PM: What would you say is the most exciting finding in your field which helps to shape your research?
CP: This is a really exciting time to be a structural biologist. The recent emergence of cryo-EM as a robust method for determining high-resolution structures of proteins without the need for crystallization has revolutionized many fields of biology. This is particularly true for membrane protein biology, which are notoriously recalcitrant to crystallization. In the last few years, an unprecedented number of first-in-class structures of membrane proteins have been solved and the field is now quickly moving towards exploring the conformational landscape of these proteins in a near-native environment to understand how different stimuli and drugs induce different states and regulate their activity.
PM: The most controversial question in your field right now?
CP: The TMEM16 family comprises 10 closely related paralogs. Despite their similarity in sequence, the functional diversity of this family of membrane proteins is astonishing. For instance, some members function as ion channels, whereas others serve as lipid scramblases and some present dual functionalities. How structurally similar organizations mediate such diverse functionalities and what mechanisms underlie these activities is not understood. Different groups have proposed conflicting models for activity and even the interpretation of recently published structures and what state of the cycle they might represent remains debated. Through my postdoctoral work, I hope to answer some of these fundamental questions.
PM: How your activities demonstrate your leadership and sphere of influence at the institutional level and beyond. And the impact and importance of those activities in terms of your career aspirations.

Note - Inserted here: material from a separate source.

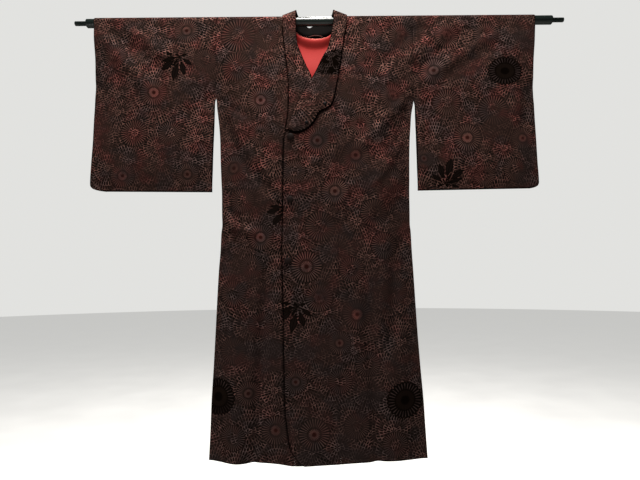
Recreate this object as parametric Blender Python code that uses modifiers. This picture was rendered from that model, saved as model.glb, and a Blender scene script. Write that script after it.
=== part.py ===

CP: As a graduate student at The Scripps Research Institute, I was a member of the Graduate Student Council, a student-lead organization that advocates for student well-being. As the Chair of the Committee against sexual harassment, I lead our efforts to make Scripps compliant with Title IX regulations, ensuring that everyone on campus got access to important resources to deal with such situations. More recently, I was elected Chair of the 3D electron microscopy Gordon Research Seminar (GRS) to be held on 2021 in Sunday River, Maine. Here,I aim to create a welcoming environment that will serve as a forum for graduate students and postdocs to present and discuss their research with the community.Organizing this meeting also provides a unique networking opportunity for me,as I will be working closely with our attendees, session chairs, invited speakers, as well as our contributors.
PM: What are your major interests outside the lab?
CP: I love playing board games as well as outdoor activities. My main hobbies are camping,hiking, skiing, beach volleyball and snorkeling. Since moving to SF, I have started climbing, but this is still a work in progress.
PM: What is the one piece of advice you could give to someone considering a research career?
CP: The most important advice I would give to anyone starting a research career is to choose a good mentor over any scientific project. No matter how much you love a scientific question, you will end up hating it if you are miserable in lab due to a bad environment or mentor. In my experience, you can become passionate about any biological system and/or technique when you are in a good environment that makes you happy to go to work every morning and learn something new everyday. While publications are of course very important, a mentor that genuinely wants you to succeed and will later promote you for positions and write you a good recommendation letter is equally, if not more, important.
PM: Thank you for taking the time to discuss your research, Dr. Puchades! We wish you the best of luck!